The secret here is rolling gift cards. When Target advertises: “Spend $50 on Household Essentials, get a $15 Target Gift Card,” you do not treat that gift card as a bonus. You treat it as a $15 instant discount on the transaction. You buy $50 worth of laundry detergent, pay $50, receive the $15 card, and then immediately use that $15 card the following week to fund the next promo.
Kroger & Affiliates (Ralphs, Fred Meyer, Harris Teeter): The Mega Event
The Kroger family of stores runs a recurring promotion known as the “Buy 5 or More, Save $1 Each” Mega Event. This is where smart shoppers stockpile.
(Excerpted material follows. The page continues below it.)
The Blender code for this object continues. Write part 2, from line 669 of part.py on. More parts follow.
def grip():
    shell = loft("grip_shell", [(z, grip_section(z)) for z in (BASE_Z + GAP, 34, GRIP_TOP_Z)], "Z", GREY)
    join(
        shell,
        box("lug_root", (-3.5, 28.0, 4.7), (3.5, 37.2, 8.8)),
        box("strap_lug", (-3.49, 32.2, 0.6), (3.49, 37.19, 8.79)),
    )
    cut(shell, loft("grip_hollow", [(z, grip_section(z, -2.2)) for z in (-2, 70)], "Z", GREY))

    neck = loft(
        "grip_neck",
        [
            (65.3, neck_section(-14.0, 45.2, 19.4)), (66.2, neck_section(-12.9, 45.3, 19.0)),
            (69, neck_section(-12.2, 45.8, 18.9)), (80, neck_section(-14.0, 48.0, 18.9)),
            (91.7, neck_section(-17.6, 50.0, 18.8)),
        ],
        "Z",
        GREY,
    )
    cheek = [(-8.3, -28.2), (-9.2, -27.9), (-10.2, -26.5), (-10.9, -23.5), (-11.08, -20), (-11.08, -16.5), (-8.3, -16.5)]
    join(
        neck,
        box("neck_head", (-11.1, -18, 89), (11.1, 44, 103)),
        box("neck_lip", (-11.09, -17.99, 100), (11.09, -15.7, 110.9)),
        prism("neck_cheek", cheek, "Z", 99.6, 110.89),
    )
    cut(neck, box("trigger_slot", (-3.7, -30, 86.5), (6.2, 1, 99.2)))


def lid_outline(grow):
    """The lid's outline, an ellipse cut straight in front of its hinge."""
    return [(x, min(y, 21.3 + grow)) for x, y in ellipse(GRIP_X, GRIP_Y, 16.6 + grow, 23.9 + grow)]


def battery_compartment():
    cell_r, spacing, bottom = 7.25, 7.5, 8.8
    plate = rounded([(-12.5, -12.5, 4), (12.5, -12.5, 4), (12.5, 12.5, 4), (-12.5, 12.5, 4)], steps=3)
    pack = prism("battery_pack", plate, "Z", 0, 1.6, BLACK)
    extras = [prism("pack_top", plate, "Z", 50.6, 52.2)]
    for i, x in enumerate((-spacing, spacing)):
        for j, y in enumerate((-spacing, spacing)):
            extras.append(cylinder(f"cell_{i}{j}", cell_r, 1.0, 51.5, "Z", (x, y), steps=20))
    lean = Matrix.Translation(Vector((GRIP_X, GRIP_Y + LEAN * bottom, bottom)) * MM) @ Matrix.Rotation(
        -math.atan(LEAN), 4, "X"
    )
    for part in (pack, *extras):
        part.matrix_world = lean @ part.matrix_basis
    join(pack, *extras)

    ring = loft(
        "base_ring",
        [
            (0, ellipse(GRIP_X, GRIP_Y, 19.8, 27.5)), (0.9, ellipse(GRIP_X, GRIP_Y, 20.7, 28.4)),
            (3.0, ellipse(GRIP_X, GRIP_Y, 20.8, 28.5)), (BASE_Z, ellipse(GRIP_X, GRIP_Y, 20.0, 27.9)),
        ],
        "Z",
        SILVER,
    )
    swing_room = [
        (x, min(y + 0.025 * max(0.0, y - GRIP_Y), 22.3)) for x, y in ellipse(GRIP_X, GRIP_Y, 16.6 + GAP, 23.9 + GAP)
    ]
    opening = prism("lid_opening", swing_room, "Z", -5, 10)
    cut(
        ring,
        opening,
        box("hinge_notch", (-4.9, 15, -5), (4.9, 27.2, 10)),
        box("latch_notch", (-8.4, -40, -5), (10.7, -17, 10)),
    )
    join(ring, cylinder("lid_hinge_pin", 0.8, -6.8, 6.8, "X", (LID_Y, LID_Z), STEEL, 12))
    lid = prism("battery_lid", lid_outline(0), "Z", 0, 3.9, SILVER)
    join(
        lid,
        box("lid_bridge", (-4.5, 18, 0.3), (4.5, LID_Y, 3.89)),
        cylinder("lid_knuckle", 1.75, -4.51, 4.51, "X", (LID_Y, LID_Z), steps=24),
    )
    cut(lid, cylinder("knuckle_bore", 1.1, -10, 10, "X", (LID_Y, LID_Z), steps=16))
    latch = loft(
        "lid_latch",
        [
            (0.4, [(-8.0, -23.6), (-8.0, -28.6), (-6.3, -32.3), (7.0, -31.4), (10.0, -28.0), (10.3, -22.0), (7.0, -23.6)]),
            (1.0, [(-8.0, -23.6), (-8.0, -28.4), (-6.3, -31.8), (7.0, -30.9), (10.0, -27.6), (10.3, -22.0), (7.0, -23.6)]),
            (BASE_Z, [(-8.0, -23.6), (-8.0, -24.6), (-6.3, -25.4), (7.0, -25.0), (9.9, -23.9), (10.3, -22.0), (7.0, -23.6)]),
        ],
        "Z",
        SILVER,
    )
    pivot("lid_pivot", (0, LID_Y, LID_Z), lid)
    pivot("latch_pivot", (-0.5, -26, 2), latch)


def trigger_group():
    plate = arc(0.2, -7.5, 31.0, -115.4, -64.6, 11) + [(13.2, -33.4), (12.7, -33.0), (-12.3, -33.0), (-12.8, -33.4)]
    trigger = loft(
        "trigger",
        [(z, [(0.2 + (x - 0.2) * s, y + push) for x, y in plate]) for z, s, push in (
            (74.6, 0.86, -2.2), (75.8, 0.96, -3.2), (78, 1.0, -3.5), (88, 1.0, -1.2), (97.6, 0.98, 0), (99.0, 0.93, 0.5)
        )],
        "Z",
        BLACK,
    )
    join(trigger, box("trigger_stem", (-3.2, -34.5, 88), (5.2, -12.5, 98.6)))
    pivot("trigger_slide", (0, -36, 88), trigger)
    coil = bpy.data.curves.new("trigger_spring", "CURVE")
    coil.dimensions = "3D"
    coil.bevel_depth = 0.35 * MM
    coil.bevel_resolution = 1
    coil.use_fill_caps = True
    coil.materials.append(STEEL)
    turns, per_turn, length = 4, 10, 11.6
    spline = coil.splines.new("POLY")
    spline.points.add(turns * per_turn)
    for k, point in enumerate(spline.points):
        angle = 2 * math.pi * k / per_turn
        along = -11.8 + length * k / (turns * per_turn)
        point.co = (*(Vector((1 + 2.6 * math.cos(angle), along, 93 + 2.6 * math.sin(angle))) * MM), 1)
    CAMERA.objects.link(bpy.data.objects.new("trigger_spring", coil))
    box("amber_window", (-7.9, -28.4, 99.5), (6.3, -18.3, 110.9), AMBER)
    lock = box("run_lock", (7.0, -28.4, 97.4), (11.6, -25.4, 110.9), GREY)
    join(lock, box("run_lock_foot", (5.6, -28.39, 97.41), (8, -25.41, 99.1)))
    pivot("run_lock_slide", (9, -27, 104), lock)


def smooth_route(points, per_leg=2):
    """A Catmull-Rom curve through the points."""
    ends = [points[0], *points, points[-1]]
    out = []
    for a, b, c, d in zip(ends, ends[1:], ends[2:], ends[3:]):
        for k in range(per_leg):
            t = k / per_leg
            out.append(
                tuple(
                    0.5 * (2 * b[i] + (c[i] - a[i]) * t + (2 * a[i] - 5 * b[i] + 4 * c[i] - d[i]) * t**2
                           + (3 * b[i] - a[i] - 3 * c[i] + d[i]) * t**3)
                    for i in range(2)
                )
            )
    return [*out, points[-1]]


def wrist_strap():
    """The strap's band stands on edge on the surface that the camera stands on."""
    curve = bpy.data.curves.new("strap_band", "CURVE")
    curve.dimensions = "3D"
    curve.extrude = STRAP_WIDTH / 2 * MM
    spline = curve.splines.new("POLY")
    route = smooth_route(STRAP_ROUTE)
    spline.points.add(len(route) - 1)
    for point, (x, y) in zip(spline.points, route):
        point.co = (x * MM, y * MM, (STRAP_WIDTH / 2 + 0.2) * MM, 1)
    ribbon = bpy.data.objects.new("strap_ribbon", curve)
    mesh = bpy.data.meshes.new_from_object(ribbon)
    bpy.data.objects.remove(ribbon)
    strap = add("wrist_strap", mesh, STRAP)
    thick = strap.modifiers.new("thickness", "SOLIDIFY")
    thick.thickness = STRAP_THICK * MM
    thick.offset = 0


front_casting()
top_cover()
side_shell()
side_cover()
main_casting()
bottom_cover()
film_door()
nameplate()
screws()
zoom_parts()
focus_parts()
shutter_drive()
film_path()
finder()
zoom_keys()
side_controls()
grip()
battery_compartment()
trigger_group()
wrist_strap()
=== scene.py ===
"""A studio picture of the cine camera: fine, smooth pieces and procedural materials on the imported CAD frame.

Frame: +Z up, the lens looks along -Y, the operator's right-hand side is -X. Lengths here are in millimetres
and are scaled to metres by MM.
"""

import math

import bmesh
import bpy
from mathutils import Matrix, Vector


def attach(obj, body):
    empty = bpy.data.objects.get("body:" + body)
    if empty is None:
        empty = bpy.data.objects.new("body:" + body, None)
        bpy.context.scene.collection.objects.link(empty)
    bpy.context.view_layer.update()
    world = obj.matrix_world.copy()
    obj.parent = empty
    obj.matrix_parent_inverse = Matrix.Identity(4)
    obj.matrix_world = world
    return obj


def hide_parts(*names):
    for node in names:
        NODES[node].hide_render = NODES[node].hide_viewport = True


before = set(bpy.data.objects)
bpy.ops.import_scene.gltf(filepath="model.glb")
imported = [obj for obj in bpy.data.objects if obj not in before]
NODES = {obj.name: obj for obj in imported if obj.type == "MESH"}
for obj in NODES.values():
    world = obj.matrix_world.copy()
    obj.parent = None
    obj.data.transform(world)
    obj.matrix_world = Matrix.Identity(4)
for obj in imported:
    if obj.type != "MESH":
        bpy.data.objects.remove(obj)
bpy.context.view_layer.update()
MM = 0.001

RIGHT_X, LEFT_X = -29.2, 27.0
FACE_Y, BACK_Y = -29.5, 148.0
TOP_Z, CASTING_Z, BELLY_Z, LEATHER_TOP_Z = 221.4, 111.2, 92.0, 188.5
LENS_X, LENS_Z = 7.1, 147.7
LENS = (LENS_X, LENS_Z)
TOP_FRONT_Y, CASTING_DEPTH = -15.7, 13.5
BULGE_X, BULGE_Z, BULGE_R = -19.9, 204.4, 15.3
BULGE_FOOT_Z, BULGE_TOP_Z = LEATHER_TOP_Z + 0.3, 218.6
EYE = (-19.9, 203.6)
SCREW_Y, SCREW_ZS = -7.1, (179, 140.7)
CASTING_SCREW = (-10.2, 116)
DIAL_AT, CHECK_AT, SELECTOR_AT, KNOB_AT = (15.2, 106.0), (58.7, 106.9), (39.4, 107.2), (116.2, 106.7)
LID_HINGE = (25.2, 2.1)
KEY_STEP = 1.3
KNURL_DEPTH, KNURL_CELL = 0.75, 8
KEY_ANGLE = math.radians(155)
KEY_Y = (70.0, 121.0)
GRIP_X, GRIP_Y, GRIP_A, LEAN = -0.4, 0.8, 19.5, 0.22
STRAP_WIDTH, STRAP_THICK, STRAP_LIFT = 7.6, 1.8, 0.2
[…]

If a box of pasta is on sale for $1.99, and is part of the Mega Event, dropping it to $0.99 when you buy five participating items, you look for a digital manufacturer coupon. If there is a “$0.50 off” digital coupon for that pasta, your final price is $0.49. Because Mega Events mix-and-match across the whole store, you can buy 2 pastas, 1 dish soap, 1 orange juice, and 1 pack of cheese to trigger the $1-off-per-item threshold.
Walmart: The “Walmart Cash” Illusion
Walmart historically rejected loyalty programs, banking on its “Everyday Low Price” reputation. That changed with the rollout of Walmart Cash.
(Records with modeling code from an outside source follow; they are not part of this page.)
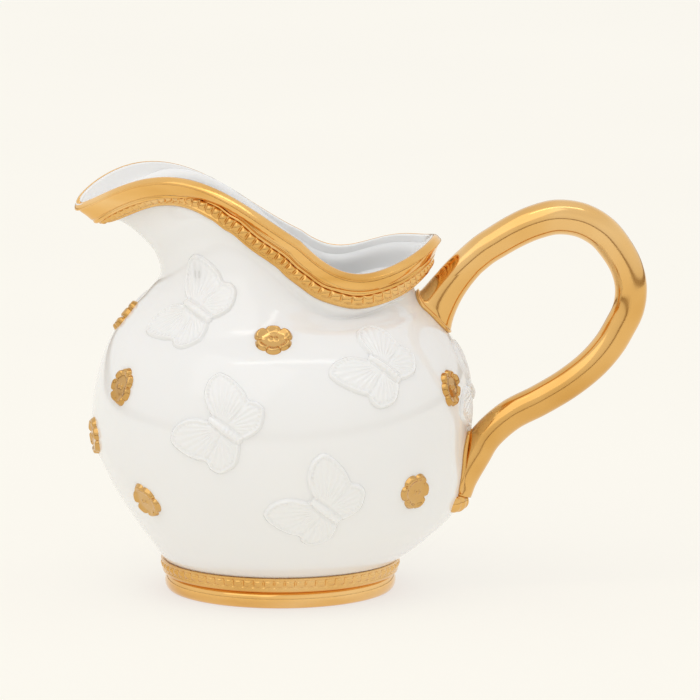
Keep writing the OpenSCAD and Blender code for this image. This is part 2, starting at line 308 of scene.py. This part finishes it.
def porcelain_material():
    """White glazed porcelain: a clear gloss glaze that pools and ripples a little."""
    material, nodes, links, shader = new_material("porcelain_glaze")
    cloud = noise(nodes, links, 22, 3)
    tint = ramp(nodes, links, cloud, [
        (0.30, (0.862, 0.860, 0.856)), (0.52, (0.875, 0.872, 0.866)), (0.75, (0.882, 0.878, 0.868))])
    links.new(tint, shader.inputs["Base Color"])
    fine = noise(nodes, links, 240, 4)
    links.new(spread(nodes, links, fine, 0.06, 0.15), shader.inputs["Roughness"])
    add_bump(nodes, links, shader, noise(nodes, links, 70, 2), 0.05, 0.0006)
    shader.inputs["IOR"].default_value = 1.52
    shader.inputs["Coat Weight"].default_value = 0.25
    shader.inputs["Coat Roughness"].default_value = 0.05
    shader.inputs["Subsurface Weight"].default_value = 0.12
    shader.inputs["Subsurface Radius"].default_value = (1.0, 0.85, 0.7)
    shader.inputs["Subsurface Scale"].default_value = 0.0012
    return material


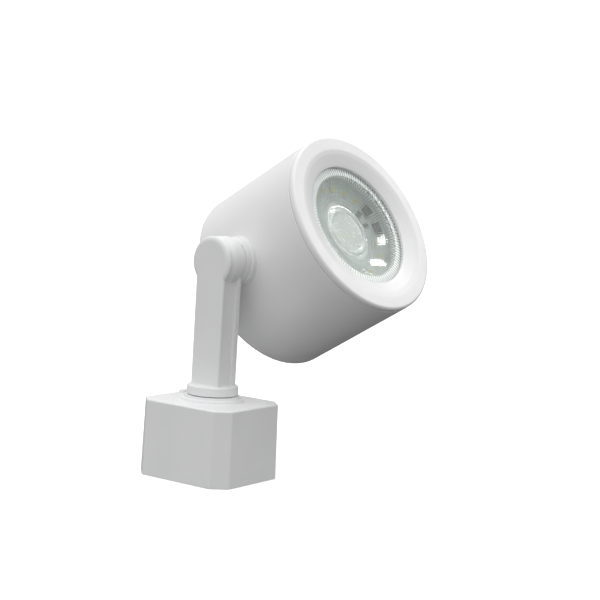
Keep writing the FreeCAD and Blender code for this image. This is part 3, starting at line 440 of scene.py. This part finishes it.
def adapter_box():
    """The moulded cover: drafted sides, chamfered corners, soft top edge, open underneath."""
    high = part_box("adapter_cover")[1]
    height = pan_point.z

    def loop(z, inset):
        """The outline of the box at a height, moved in from the foot's outline."""
        half_x = high.x - inset
        half_y = high.y - inset
        cut = BOX_CORNER - CHAMFER_SHRINK * inset
        corners = [(half_x, half_y - cut), (half_x - cut, half_y), (cut - half_x, half_y),
                   (-half_x, half_y - cut), (-half_x, cut - half_y), (cut - half_x, -half_y),
                   (half_x - cut, -half_y), (half_x, cut - half_y)]
        rounding = max(CORNER_ROUND - inset / 2, FINE)
        outline = soften([(x, y, rounding) for x, y in corners], 5)
        return [Vector((x, y, z)) for x, y in outline]

    roof_under = height - BOX_ROOF
    loops = [loop(roof_under, BOX_WALL + DRAFT * roof_under), loop(0, BOX_WALL)]
    loops += [loop(depth, inset) for depth, inset in quarter(RIM_ROUND, 3)]
    for depth, inset in reversed(quarter(EDGE_ROUND)):
        z = height - depth
        loops.append(loop(z, DRAFT * z + inset))
    bm = bmesh.new()
    stack(bm, BOX, loops)
    tab_low = Vector((TAB_X[0], TAB_Y[0], height - TAB_SUNK))
    tab_high = Vector((TAB_X[1], TAB_Y[1], high.z))
    rounded_block(bm, BOX, tab_low, tab_high, TAB_TOP_ROUND, TAB_CORNER_ROUND)
    piece("adapter_box", bm, "adapter", MATERIALS["white_plastic"], ["adapter_cover"])


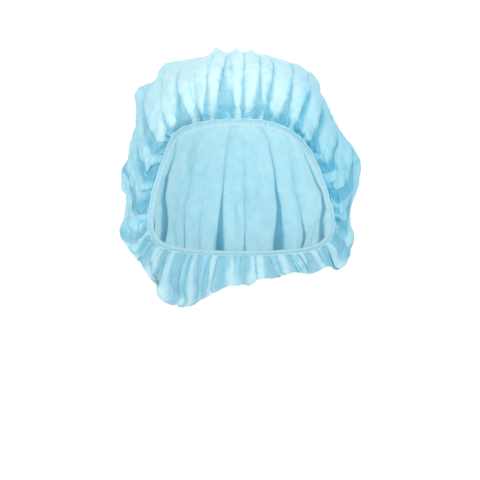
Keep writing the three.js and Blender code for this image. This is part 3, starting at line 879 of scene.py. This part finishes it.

Behind the scenes, Walmart Cash is powered by the exact same clearinghouse network as Ibotta. Warning: Because they share a digital backbone, you cannot claim a Walmart Cash offer inside the Walmart app and claim the identical Ibotta rebate on the same receipt; the system will catch the double-dip and void one of them. Check which platform is offering the higher payout for that specific item before checking out.
The Golden Rules of Coupon Etiquette (and Ethics)
As digital systems tighten, the line between “savvy consumer” and “retail nuisance” has grown thin. Keep your karma clean and your transactions smooth by abiding by the modern shopper’s code:
- Respect the “Per Transaction” limit: If a digital coupon says “Limit 1 per transaction,” splitting your groceries into four separate orders on the belt while a single mother of three waits behind you with a crying toddler is poor form. Do your multiple transactions at self-checkout during low-traffic morning hours.
- Never clear a shelf: Leaving zero units of a high-demand sale item for the rest of your community is the fast track to getting a store manager to refuse override scans for you in the future. Leave at least two behind.
- Read the ounces, not the brand: A coupon for “$2.00 off Tide” will almost always specify: “Valid on 69oz–92oz sizes only.” Do not grab the 37oz convenience bottle and argue with the cashier when the register beeps an error code. The computer is right; you misread the fine print.
The Three Novice Traps That Cost You Money
The greatest victory a marketing department can achieve is convincing you that spending $4.00 on something you didn’t need was actually “saving $2.00.” Keep your eyes peeled for these three psychological pitfalls:
1. The Name-Brand Blindspot
If Brand X cereal is $5.49, and you have a $1.00 coupon, it costs you $4.49. If the store-brand generic version sitting directly right of it on the shelf is $2.89, and tastes identical, using the coupon cost you $1.60. Never let the satisfaction of redeeming a coupon blind you to the baseline unit price.
2. The “Phantom Stockpile”
Buying twenty bottles of salad dressing because you got them for $0.30 each is not a savings victory if twelve of them expire and separate into a grey sludge in the back of your pantry by next November. Stockpile strictly non-perishables (paper goods, razors, canned meats, detergents) or items your household burns through reliably within a six-month window.
3. The Hourly Rate Trap
If you spend four hours on a Tuesday cross-referencing five different circulars, driving to three separate stores across town, burning $6.00 in gasoline, and dealing with customer service to resolve a $1.25 digital coupon glitch, you just worked for roughly $1.10 an hour.
True couponing mastery is not about squeezing every hypothetical penny out of the universe; it is about establishing a high-efficiency system. Spend fifteen minutes on Wednesday checking your store’s new digital flyer, spend three minutes tapping your favorite rebate apps in the parking lot before walking inside, buy what your family actually eats, and keep the difference in your checking account where it belongs.